- Born: Keznamdi McDonald October 18, 1991 (age 34) Kingston, Jamaica
- Genres: Reggae; roots reggae;
- Occupation: Musician
- Instrument: Guitar
- Years active: 2010s–present
- Website: keznamdi.com

= Keznamdi =

Jamaican reggae musician (born 1991)

Keznamdi McDonald (born October 18, 1991), known professionally as Keznamdi, is a Jamaican reggae musician, rooted in the roots reggae revival movement, alongside contemporaries such as Protoje, Jesse Royal, and Kabaka Pyramid. He won the Grammy Award for Best Reggae Album in 2026.

== Early life and education ==
Keznamdi was born in Kingston, Jamaica, and raised in a musical family. His parents were members of the reggae group Chakula.

He attended Campion College, a co-educational secondary school in Kingston, before transferring to St. George's College. It was not until he relocated to Florida to live with his mother that he began recording music seriously.

== Career ==
Keznamdi emerged as part of the reggae revival movement, blending traditional roots reggae, while incorporating elements of hip-hop and soul with modern production techniques.

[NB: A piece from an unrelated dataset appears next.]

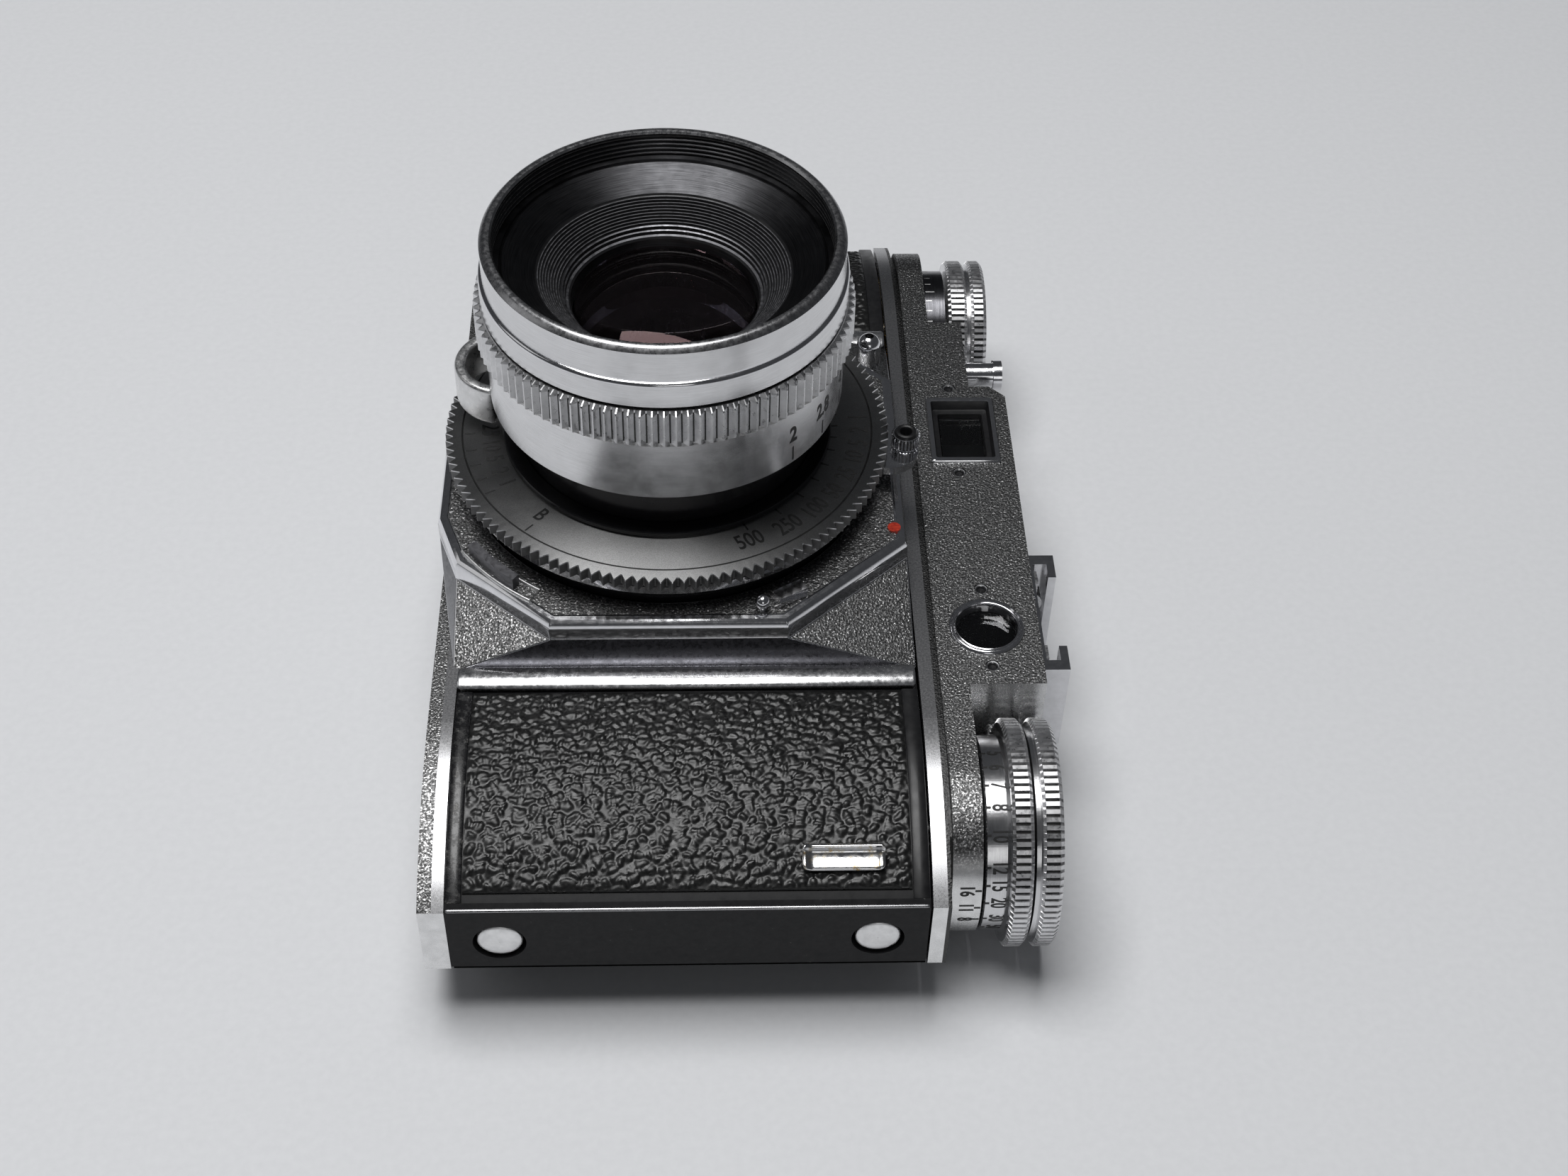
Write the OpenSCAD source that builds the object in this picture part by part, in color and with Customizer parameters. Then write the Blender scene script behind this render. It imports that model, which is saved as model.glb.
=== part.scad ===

His early work gained traction with the release of his 2013 EP Bridging the Gap, which topped reggae charts on iTunes and Billboard.

He continued to develop his sound, gaining recognition for themes centered on social justice and consciousness, identity, resilience, empowerment, and African identity. His music has been described as a fusion of roots reggae and modern influences.

In 2025, Keznamdi released his album Blxxd & Fyah, which would become a defining project in his career.

== Awards and nominations ==
=== Grammy Awards ===
- 2026 – Winner, Best Reggae Album – Blxxd & Fyah
- 2026 – Nominee, Best Reggae Album – Blxxd & Fyah (first nomination)

Keznamdi won the award at the 68th Annual Grammy Awards, marking his first nomination and win in the category.